The code uses letters and numbers, but never includes the letters I, O, or Q — those are excluded because they're too easily confused with the numbers 1 and 0.
Where to Find a VIN
A VIN appears in multiple places on a vehicle and in its paperwork:
- Driver's side dashboard — visible through the windshield at the base, near the A-pillar
- Driver's side door jamb — on a sticker inside the door frame
- Engine block — stamped directly onto the engine
- Title and registration documents
- Insurance cards and policies
- Odometer disclosure statements
- Manufacturer's Certificate of Origin (MCO) — on new vehicles before title is issued
If the VIN on the dashboard doesn't match the one on the door jamb or title, that's a serious red flag — it can indicate a salvage swap, theft recovery, or title fraud.
How to Read a VIN: What Each Position Means
The 17 characters aren't random. Each position carries specific information. 🔍
| Position | Characters | What It Encodes |
|---|---|---|
| 1 | 1 character | World Manufacturer Identifier (WMI) — country of manufacture |
| 2–3 | 2 characters | Manufacturer and vehicle type |
| 4–8 | 5 characters | Vehicle Descriptor Section (VDS) — body style, engine type, restraint systems |
| 9 | 1 character | Check digit — used to verify VIN validity |
| 10 | 1 character | Model year |
| 11 | 1 character | Plant where the vehicle was assembled |
| 12–17 | 6 characters | Sequential production number — unique to each vehicle |
Position 1: Country of Origin
The first character identifies where the vehicle was manufactured — not necessarily where the brand is headquartered.

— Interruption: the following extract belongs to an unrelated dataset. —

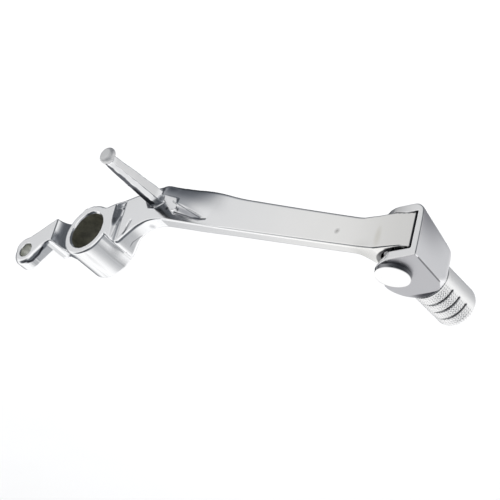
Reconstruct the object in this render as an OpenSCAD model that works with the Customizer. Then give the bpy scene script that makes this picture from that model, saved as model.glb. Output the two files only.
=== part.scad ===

For example:
- 1, 4, 5 = United States
- 2 = Canada
- 3 = Mexico
- J = Japan
- W = Germany
- K = South Korea
A Toyota built in Kentucky starts with 1. A BMW built in Germany starts with W.
Position 10: Model Year
This is one of the most practically useful positions. The model year character follows a defined sequence — letters and numbers are used in rotation, skipping I, O, Q, U, and Z. Knowing this lets you verify the model year on any vehicle, which matters for parts compatibility, emissions rules, and registration requirements.
The Check Digit (Position 9)
The ninth character is a mathematically derived check digit calculated from the other 16 characters using a specific NHTSA formula. It exists purely to catch errors and detect fraudulent or altered VINs. A VIN that fails the check digit calculation is either incorrect or tampered with.
Why the VIN Matters for DMV and Registration Purposes
Every state's DMV or motor vehicle agency uses the VIN as the primary identifier for a vehicle in its records. The VIN ties together:
- Title history — ownership transfers, liens, and title brands (salvage, flood, rebuilt)
- Registration records — whether the vehicle is currently registered and in what state
- Recall status — NHTSA tracks open safety recalls by VIN
- Odometer disclosures — federal law requires odometer readings to be recorded at transfer, linked to the VIN
- Emissions and inspection records — in states that require testing, results are often recorded by VIN
When you transfer a title, renew registration, apply for a duplicate title, or register a vehicle for the first time in a new state, the VIN must match exactly across all documents. A single-character mismatch can delay or block the transaction.
VIN Checks and Vehicle History Reports
A VIN lookup can reveal a vehicle's reported history before you buy. The NHTSA's free VIN tool shows open recalls. Third-party services compile data from insurance claims, auction records, state DMVs, and repair shops to generate vehicle history reports.
What a VIN check can show:
- Reported accidents and insurance claims
- Title brands — salvage, flood, lemon law buyback, rebuilt
- Number of previous owners
- States where it was registered
- Odometer readings over time
What a VIN check cannot show: unreported accidents, cash-pay repairs, or damage that was never filed through insurance. A clean VIN report doesn't guarantee a clean vehicle. 🚗
Variables That Shape What a VIN Tells You
The usefulness of a VIN lookup depends on several factors:
- Vehicle age — older vehicles have thinner electronic records
- States where the vehicle was registered — some states share data more completely than others
- Whether damage was insurance-reported — private repairs leave no trail
- Which history service you use — different databases pull from different sources and vary in completeness
- Fleet vs. private ownership — fleet vehicles may have more detailed service records or fewer owner transfers on file
A VIN on a 2022 vehicle from a single-owner state with strong data-sharing tells you much more than a VIN on a 1995 vehicle that passed through four states and multiple private sales.
How much any of that matters depends entirely on the specific vehicle, its history, and what you're trying to determine about it.